Understanding UK Corporation Tax Loss Relief
When a company incurs losses, understanding the reliefs available can help reduce future tax liabilities and improve cash flow. UK corporation tax rules provide a range of options depending on the type of loss and the company’s circumstances.
Relief for Trading Losses
Where a company makes a trading loss, the following options are available:
1. Carry the Loss Forward Against Future Trading Profits
A trading loss can be carried forward and offset against future trading profits.
This option may provide future tax savings, and businesses should consider whether a deferred tax asset should be recognised in the financial statements where recovery of the losses is probable.
2. Offset Against Total Profits of the Same Accounting Period
A company may claim to offset the trading loss against the total profits of the same accounting period.
If the loss exceeds total profits for that period, the unrelieved balance may then be carried forward.
3. Current Year Relief and Carry Back
A company can first offset the loss against the total profits of the current accounting period, then carry back any remaining loss against the total profits of the previous 12 months.
This can create a cash repayment of corporation tax previously paid, which may be valuable for short-term cash flow.
However, where corporation tax rates have increased, it may be more beneficial to preserve losses for future periods, where they may generate relief at a higher tax rate.
Any remaining unused loss is then carried forward.
Important Rules for Current Year and Carry Back Claims
A carry back claim can only be made after a current year claim has been made.
Both current year and carry back claims are all-or-nothing — partial claims are not permitted.
Claims must be made within 2 years of the end of the loss-making accounting period.
Carried Forward Trading Losses
Trading losses carried forward can generally be offset against future total profits, subject to certain restrictions.
Key Conditions
Relief is not automatic — a claim must be made.
The claim must be submitted within 2 years of the end of the accounting period in which relief is to be claimed.
Partial claims are allowed, which means losses can be preserved strategically — for example, to avoid wasting qualifying charitable donations, unlike carry back claims which are all-or-nothing.
The company must continue trading in the period in which the relief is claimed.
Terminal Loss Relief
Where a company ceases trading, terminal loss relief may be available.
This allows trading losses of the final 12 months of trading to be carried back against trading profits of the previous 36 months, rather than the usual 12-month carry back period.
This relief can generate valuable corporation tax repayments in the final years of trade.
Relief for Other Losses
Not all losses are treated in the same way for corporation tax purposes.
UK Property Business Losses
Losses from a UK property business must be offset against the total profits of the current accounting period.
Carry back claims are not permitted
Any excess property losses are carried forward
Carried forward property losses are treated as flexible losses, meaning they can be offset against future total profits, subject to the normal carried forward loss restrictions.
Capital Losses
Capital losses are first set against chargeable gains arising in the same accounting period to arrive at net chargeable gains.
Carry back claims are not permitted
Any unused capital losses are carried forward
Important Point:
Carried forward capital losses are ring-fenced, meaning they can only be offset against future chargeable gains — not against trading income or total profits.
Unlike trading or property losses:
Carried forward capital losses are automatically relieved
They do not require a claim
They cannot be used flexibly against total profits
Final Thoughts
Choosing how to use losses is an important corporation tax planning decision.

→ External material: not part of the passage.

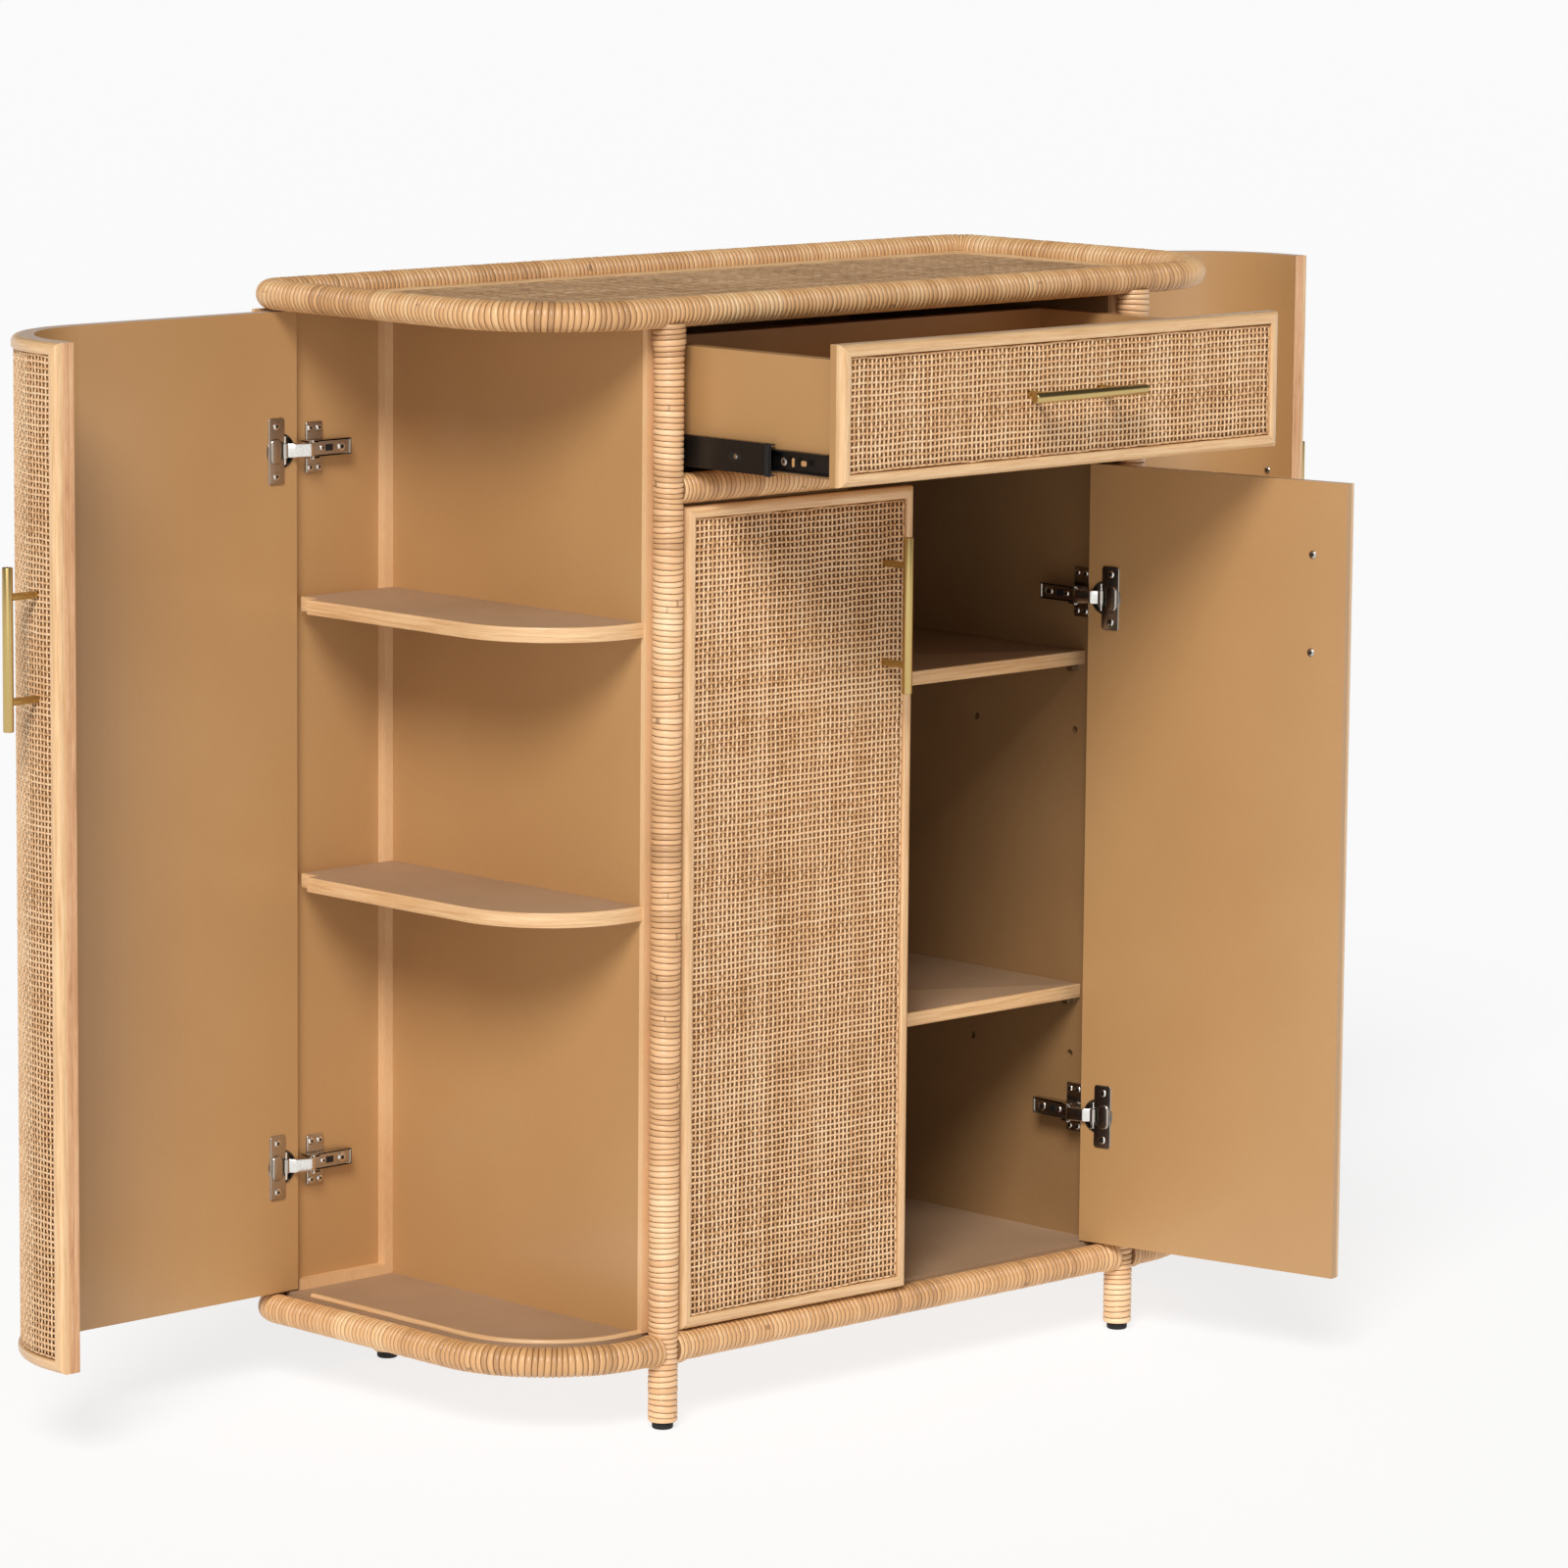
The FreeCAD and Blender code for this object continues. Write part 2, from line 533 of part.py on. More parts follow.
def flat_front(name, x, z, wide, tall, handle_x, handle_z, upright, bores=()):
    """Board, frame, cane and handle of a flat front whose lower left corner is at (x, z)."""
    y = "door_face_y"
    window = (f"{z} + frame_w", f"{wide} - 2 * frame_w", f"{tall} - 2 * frame_w")
    in_x, (in_z, in_wide, in_tall) = f"{x} + frame_w", window
    back = box(name + "_back", x, f"{y} + frame_t", z, wide, "front_door_t - frame_t", tall)
    field = box(name + "_field", in_x, f"{y} + cane_back", in_z, in_wide, "frame_t - cane_back", in_tall)
    board = cut(name + "_board", fuse(name + "_panel", back, field),
                *handle_holes(name, handle_x, handle_z, upright, "front_door_t"), *bores)
    ring = cut(name + "_ring", box(name + "_ring_out", x, y, z, wide, "frame_t", tall),
               box(name + "_ring_in", in_x, y, in_z, in_wide, "frame_t", in_tall))
    doc.recompute()
    limits = ring.Shape.BoundBox

    def on_front_rim(edge):
        bounds = edge.BoundBox
        on_side = [bounds.XMax - limits.XMin, bounds.XMin - limits.XMax, bounds.ZMax - limits.ZMin,
                   bounds.ZMin - limits.ZMax]
        return bounds.YMax - limits.YMin < SMALL and min(map(abs, on_side)) < SMALL

    frame = rounded_edges(name + "_frame", ring, on_front_rim, DIM["frame_round"])
    web = box(name + "_web", in_x, f"{y} + cane_back - cane_t", in_z, in_wide, "cane_t", in_tall)
    cane = cut(name + "_cane", web, *drilled(name + "_cane_hole", handle_x, y, handle_z, upright, "leg_r",
                                             "cane_back"))
    grip = handle(name + "_handle", handle_x, handle_z, upright, "front_door_t")
    return {"board": board, "frame": frame, "cane": cane, "handle": grip}


def hang(kind, pieces, degrees):
    """Hang the left door and its mirror image, each opened by its own angle."""
    x, y = pin_place(kind)[:2]
    for piece, source in pieces.items():
        for where, side in SIDES.items():
            label = f"{where}_{kind}_door_{piece}"
            item = group(label, source) if side < 0 else mirror(label, source)
            centre = FreeCAD.Vector(-side * x, DIM["front_y"] + y, 0)
            turn = FreeCAD.Rotation(Z_AXIS, side * degrees[where])
            item.Placement = FreeCAD.Placement(FreeCAD.Vector(), turn, centre)
            keep(label, item)


def make_front_doors():
    bores = [rod(f"front_cup_bore_{z}", "cup_in - front_hinge_x", "door_face_y + front_door_t - cup_deep", z, "cup_r",
                 "cup_deep", "y") for z in ("front_low_z", "front_high_z")]
    pieces = flat_front("front_door", "-front_hinge_x", "door_z", "front_door_w", "front_door_tall",
                        "front_door_w - front_hinge_x - front_handle_in", "front_handle_z", True, bores)
    pieces["hinge_cups"] = hinge_cups("front", 0)
    hang("front", pieces, {"left": DIM["left_front_open"], "right": DIM["right_front_open"]})


# ---------------------------------------------------------------- curved end doors

def curved_band(name, inner, outer, z, tall, back, free_x):
    """A wall round the left front corner, from inner to outer beyond the rims' centre line."""
    inner, outer, bend_x = f"({inner})", f"({outer})", "(rim_x - bend_r)"
    thick = f"({outer} - {inner})"
    arc = cut(name + "_arc",
              rod(name + "_arc_outer", f"-{bend_x}", "bend_r", z, f"bend_r + {outer}", tall, angle=90,
                  turn=FreeCAD.Rotation(Z_AXIS, 180)),
              rod(name + "_arc_inner", f"-{bend_x}", "bend_r", z, f"bend_r + {inner}", tall))
    return fuse(name, arc,
                box(name + "_flat", f"-rim_x - {outer}", "bend_r", z, thick, f"{back} - bend_r", tall),
                box(name + "_tail", f"-{bend_x}", f"-{outer}", z, f"{bend_x} - ({free_x})", thick, tall))


def on_outer_edge(limits):
    """A test for the edges round the outer face of the curved frame."""
    bend_x, bend_y = DIM["bend_r"] - DIM["rim_x"], DIM["front_y"] + DIM["bend_r"]
    reach = bend_x - limits.XMin

    def outermost(point):
        if point.y > bend_y or point.x > bend_x:
            return min(point.x - limits.XMin, point.y - limits.YMin) < SMALL
        return abs(FreeCAD.Vector(point.x - bend_x, point.y - bend_y, 0).Length - reach) < SMALL

    def test(edge):
        first, last = edge.ParameterRange
        points = [edge.valueAt(first + (last - first) * share) for share in (0.1, 0.5, 0.9)]
        ends = [abs(limits.ZMin - point.z) < SMALL or abs(limits.ZMax - point.z) < SMALL
                or abs(limits.YMax - point.y) < SMALL or abs(limits.XMax - point.x) < SMALL for point in points]
        return all(ends) and all(outermost(point) for point in points)

    return test


def make_end_doors():
    face, behind = "-door_face_y", "-door_face_y - end_door_t"
    whole = ("door_z", "end_door_tall", "end_hinge_y", "end_free_x")
    window = ("door_z + frame_w", "end_door_tall - 2 * frame_w", "end_hinge_y - frame_w", "end_free_x + frame_w")
    spot = ("-end_free_x - end_handle_in", "end_handle_z", True)
    # the screws are a little longer here, because the board curves away behind the handle
    grip = "(end_door_t + 1)"
    bores = [rod(f"end_cup_bore_{z}", f"-rim_x - ({behind}) - cup_deep", "end_hinge_y - cup_in", z, "cup_r",
                 "cup_deep", "x") for z in ("end_low_z", "end_high_z")]
    panel = fuse("end_door_panel", curved_band("end_back", behind, f"{face} - frame_t", *whole),
                 curved_band("end_field", f"{face} - frame_t", f"{face} - cane_back", *window))
    board = cut("end_door_board", panel, *handle_holes("end_door", *spot, grip), *bores)
    ring = cut("end_ring", curved_band("end_ring_out", f"{face} - frame_t", face, *whole),
               curved_band("end_ring_in", f"{face} - 2 * frame_t", f"{face} + frame_t", *window))
    doc.recompute()
    frame = rounded_edges("end_door_frame", ring, on_outer_edge(ring.Shape.BoundBox), DIM["frame_round"])
    web = curved_band("end_web", f"{face} - cane_back", f"{face} - cane_back + cane_t", *window)
    cane = cut("end_door_cane", web, *drilled("end_cane_hole", spot[0], "door_face_y", *spot[1:], "leg_r",
                                              "cane_back + leg_sunk"))
    pieces = {"board": board, "frame": frame, "cane": cane, "handle": handle("end_handle", *spot, grip),
              "hinge_cups": hinge_cups("end", -90)}
    hang("end", pieces, {"left": DIM["end_open"], "right": DIM["end_open"]})


# ---------------------------------------------------------------- drawer and slides

def channel(name, x, way, y, half, deep):
    """A left slide member: a web at x and two lips that stand from it to the side of way."""
    low, wall = f"slide_z - {half}", "slide_wall"
    web_x, lip_x = (x, x) if way > 0 else (f"{x} - {wall}", f"{x} - {deep}")
    return fuse(name,
                box(name + "_web", web_x, y, low, wall, "slide_long", f"2 * {half}"),
                box(name + "_low_lip", lip_x, y, low, deep, "slide_long", wall),
                box(name + "_high_lip", lip_x, y, f"slide_z + {half} - {wall}", deep, "slide_long", wall))


def make_slides():
    both("slide_rails", channel("slide_rail", f"-{INNER}", 1, "slide_y", "outer_half", "outer_deep"))
    both("slide_middles", channel("slide_middle", f"middle_gap - {INNER}", 1, "slide_y - slide_share * drawer_out",
                                  "middle_half", "middle_deep"))
    both("slide_inners", channel("slide_inner", "-box_x", -1, "slide_y - drawer_out", "inner_half", "inner_deep"))


def make_drawer():
    pieces = flat_front("drawer_face", "-front_hinge_x", "drawer_z", "2 * front_hinge_x", "drawer_tall", "0",
                        "drawer_handle_z", False)
    for piece, source in pieces.items():
        label = "drawer_handle" if piece == "handle" else f"drawer_front_{piece}"
        item = keep(label, group(label, source))
        bind(item, **{"Placement.Base.y": "-drawer_out"})
    start, inner = "door_face_y + front_door_t - drawer_out", "(box_x - box_t)"
    side = box("drawer_side", "-box_x", start, "box_z", "box_t", "box_deep", "box_tall")
    back = box("drawer_back", f"-{inner}", f"{start} + box_deep - box_t", "box_z", f"2 * {inner}", "box_t",
               "box_tall")
    keep("drawer_box_walls", group("drawer_box_walls", side, mirror("drawer_side_image", side), back))
    keep("drawer_bottom", box("drawer_bottom", f"-{inner}", start, "box_z + box_floor_up", f"2 * {inner}",
                              "box_deep - box_t", "box_floor_t"))


# ---------------------------------------------------------------- build, check and write

def check(items):
    for item in doc.Objects:
        if {"Invalid", "Error"} & set(item.State):
            raise RuntimeError(f"{item.Name} did not build")
    for item in items:
        if item.Shape.isNull() or not item.Shape.isValid() or not item.Shape.Solids:
            raise RuntimeError(f"{item.Label} has no valid shape")
        if min(solid.Volume for solid in item.Shape.Solids) <= 0:
            raise RuntimeError(f"{item.Label} holds a solid with no volume")


def write(items):
    os.makedirs("parts", exist_ok=True)
    for item in items:
        item.Shape.exportStep(os.path.join("parts", item.Label + ".step"))


make_frame()
make_top_and_bottom()
make_walls()
make_shelves()
make_hinge_arms("front", 90)
make_hinge_arms("end", 0)
make_front_doors()
make_end_doors()
make_slides()
make_drawer()
doc.recompute()
check(nodes)
write(nodes)

whole = FreeCAD.BoundBox()
for node in nodes:
    whole.add(node.Shape.optimalBoundingBox())
print(f"{len(nodes)} nodes, X {whole.XMin:.2f} {whole.XMax:.2f}, Y {whole.YMin:.2f} {whole.YMax:.2f}, "
      f"Z {whole.ZMin:.2f} {whole.ZMax:.2f}")
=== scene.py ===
"""Looks of a rattan shoe cabinet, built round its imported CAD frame.

Points are worked out in millimetres, in the left half and with everything shut, Y counted from
the front posts' axis. Each body then mirrors them, opens them to its rest pose and moves them
into the row frame, in metres."""
import json
import math

import bmesh
import bpy
import numpy as np
from mathutils import Matrix, Vector


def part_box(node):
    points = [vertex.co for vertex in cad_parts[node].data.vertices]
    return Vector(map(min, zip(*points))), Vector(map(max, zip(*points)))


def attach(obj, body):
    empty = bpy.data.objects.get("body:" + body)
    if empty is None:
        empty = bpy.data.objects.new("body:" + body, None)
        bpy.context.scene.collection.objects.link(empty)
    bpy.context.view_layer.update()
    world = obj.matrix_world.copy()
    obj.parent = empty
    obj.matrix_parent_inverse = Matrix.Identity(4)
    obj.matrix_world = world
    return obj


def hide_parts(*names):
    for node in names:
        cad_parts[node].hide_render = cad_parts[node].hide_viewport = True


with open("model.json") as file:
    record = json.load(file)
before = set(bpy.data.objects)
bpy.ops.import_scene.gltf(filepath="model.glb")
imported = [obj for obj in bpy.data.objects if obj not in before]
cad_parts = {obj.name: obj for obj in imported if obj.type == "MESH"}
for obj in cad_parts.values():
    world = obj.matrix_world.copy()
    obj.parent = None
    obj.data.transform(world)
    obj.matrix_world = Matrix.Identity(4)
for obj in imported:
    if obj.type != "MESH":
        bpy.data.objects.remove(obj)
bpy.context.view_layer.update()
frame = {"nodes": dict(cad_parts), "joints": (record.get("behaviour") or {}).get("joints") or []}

rng = np.random.default_rng(7)

# ------------------------------------------------------------------ sizes, in millimetres

MM = 0.001
JOINTS = {joint["child"]: joint for joint in frame["joints"]}
SHUT = {body: abs(joint.get("range_deg", joint.get("range_m"))[0])
        for body, joint in JOINTS.items()}


def box(node):
    """Lowest and highest corner of a CAD node, in millimetres."""
    low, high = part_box(node)
    return np.array(low) / MM, np.array(high) / MM


post_low, post_high = box("left_front_post")
rim_high = box("top_rim")[1]
POLE_R = (post_high[0] - post_low[0]) / 2
FRONT = (post_high[1] + post_low[1]) / 2
POST_X = -(post_high[0] + post_low[0]) / 2
FOOT_TALL = box("foot_caps")[1][2]
RIM_X = rim_high[0] - POLE_R
RIM_Y = box("top_back_rail")[1][1] - POLE_R - FRONT
TOP_Z = rim_high[2] - POLE_R
FLOOR_Z = box("floor_front_rail")[1][2] - POLE_R
MIDDLE_Z = box("middle_rail")[1][2] - POLE_R
BEND_R = 125.0
BACK_BEND_R = 24.0
BEND_X = RIM_X - BEND_R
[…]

While carrying losses back may generate an immediate tax refund, carrying them forward may produce greater value where future tax rates are higher.
Businesses should also carefully manage:
claim deadlines
loss restrictions
deferred tax recognition
continuity of trade requirements
Effective loss planning can improve both cash flow and long-term tax efficiency.
If your company has incurred losses and you want to maximise the relief available, professional tax advice can ensure claims are made in the most beneficial way.